All Paris signatories are required to update their commitments under the agreement before the end of the year, and China could release more details on its climate plans at that time. The country’s leadership is also set to reveal more about its path towards cutting emissions as part of its five-year plan for 2021 to 2025, which will be released next month, with details to be made public in March of next year.

Although many analysts have predicted that China was already on track to achieve peak emissions by 2030, the formal announcement was welcomed by the European Union, which has been negotiating with China to set a target for carbon neutrality and to announce a peak date. The EU had been urging Beijing to bring the date forward to 2025.

“I welcome the announcement by President Xi that China has set a date for its CO2 emissions to peak and will become carbon neutral before 2060,” said Frans Timmermans, vice president for the European Green Deal, while adding that every country needs to ramp up its climate targets.

End of the road for Chinese coal?

European officials were also expected to press China to toughen its climate goals, according to two officials who spoke to Bloomberg News on the condition of anonymity. The EU wanted Chinese emissions to peak by 2025 instead of the country’s target date of 2030. The bloc also wanted China to stop building coal-fired power plants at home and financing them abroad, the people said.

Whether or not China’s climate plans include putting limits on its coal power financing is another key question. The country wields enormous influence around the world through its Belt and Road initiative. Coal-fired power generation in Pakistan rose 57 percent in the fiscal year ended this past June, for instance, largely on the back of Chinese investments.

China also leads the world in the deployment of clean-energy technologies. To reach net-zero emissions in less than three decades, the country will have to double down on them.
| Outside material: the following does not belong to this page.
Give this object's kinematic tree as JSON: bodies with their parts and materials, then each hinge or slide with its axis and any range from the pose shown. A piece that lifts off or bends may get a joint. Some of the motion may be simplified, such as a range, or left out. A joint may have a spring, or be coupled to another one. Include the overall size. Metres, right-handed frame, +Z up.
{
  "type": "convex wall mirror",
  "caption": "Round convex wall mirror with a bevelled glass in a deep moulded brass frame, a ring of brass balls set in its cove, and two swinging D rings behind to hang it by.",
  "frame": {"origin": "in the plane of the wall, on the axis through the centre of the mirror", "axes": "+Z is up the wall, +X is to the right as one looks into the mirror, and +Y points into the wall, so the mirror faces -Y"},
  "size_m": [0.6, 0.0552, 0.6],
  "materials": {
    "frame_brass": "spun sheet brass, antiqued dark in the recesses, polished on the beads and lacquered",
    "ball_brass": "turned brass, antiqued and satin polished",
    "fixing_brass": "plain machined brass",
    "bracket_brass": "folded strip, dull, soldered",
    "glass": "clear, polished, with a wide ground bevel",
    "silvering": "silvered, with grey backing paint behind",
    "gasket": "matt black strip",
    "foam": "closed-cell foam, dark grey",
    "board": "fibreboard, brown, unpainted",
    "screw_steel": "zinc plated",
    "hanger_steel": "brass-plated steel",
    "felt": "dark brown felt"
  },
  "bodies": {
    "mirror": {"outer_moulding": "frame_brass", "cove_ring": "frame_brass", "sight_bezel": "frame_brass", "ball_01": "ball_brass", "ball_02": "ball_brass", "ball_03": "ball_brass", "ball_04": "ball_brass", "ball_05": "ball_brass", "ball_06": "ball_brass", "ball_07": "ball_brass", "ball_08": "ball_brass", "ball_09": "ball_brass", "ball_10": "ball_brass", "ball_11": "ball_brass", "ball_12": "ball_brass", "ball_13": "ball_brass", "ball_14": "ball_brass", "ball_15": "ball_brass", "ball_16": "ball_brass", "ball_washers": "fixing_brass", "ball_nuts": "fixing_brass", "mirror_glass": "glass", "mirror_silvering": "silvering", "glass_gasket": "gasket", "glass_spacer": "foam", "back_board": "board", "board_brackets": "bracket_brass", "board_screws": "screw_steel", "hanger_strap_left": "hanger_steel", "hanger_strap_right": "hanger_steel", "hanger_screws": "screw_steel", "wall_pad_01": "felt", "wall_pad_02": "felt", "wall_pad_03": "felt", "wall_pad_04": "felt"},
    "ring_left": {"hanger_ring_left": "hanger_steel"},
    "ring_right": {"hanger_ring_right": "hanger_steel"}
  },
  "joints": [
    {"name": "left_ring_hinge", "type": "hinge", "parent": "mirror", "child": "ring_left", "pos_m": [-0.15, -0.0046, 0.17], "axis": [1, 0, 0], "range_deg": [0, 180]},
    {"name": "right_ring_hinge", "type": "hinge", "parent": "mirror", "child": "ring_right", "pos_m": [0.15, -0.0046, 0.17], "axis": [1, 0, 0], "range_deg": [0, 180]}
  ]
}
That, in turn, will make them cheaper and enable other countries to set even more ambitious climate goals.

Brazilian President Jair Bolsonaro, like Trump, used his UN speech to push back on international criticism of his country’s handling of the environment, as the number of fires in the Amazon stands at a 10-year high, while blazes in the Pantanal wetlands are the worst on record.

Environmental advocates blame Bolsonaro for emboldening illegal farmers and land speculators who set fire to land to increase its value for agricultural use, but the president said Brazilian agriculture feeds one billion people in the world and has strong environmental protections.

“And yet we are the victims of one of the most brutal campaigns of misinformation about the Amazon and the Pantanal,” he said, without specifying what information was false.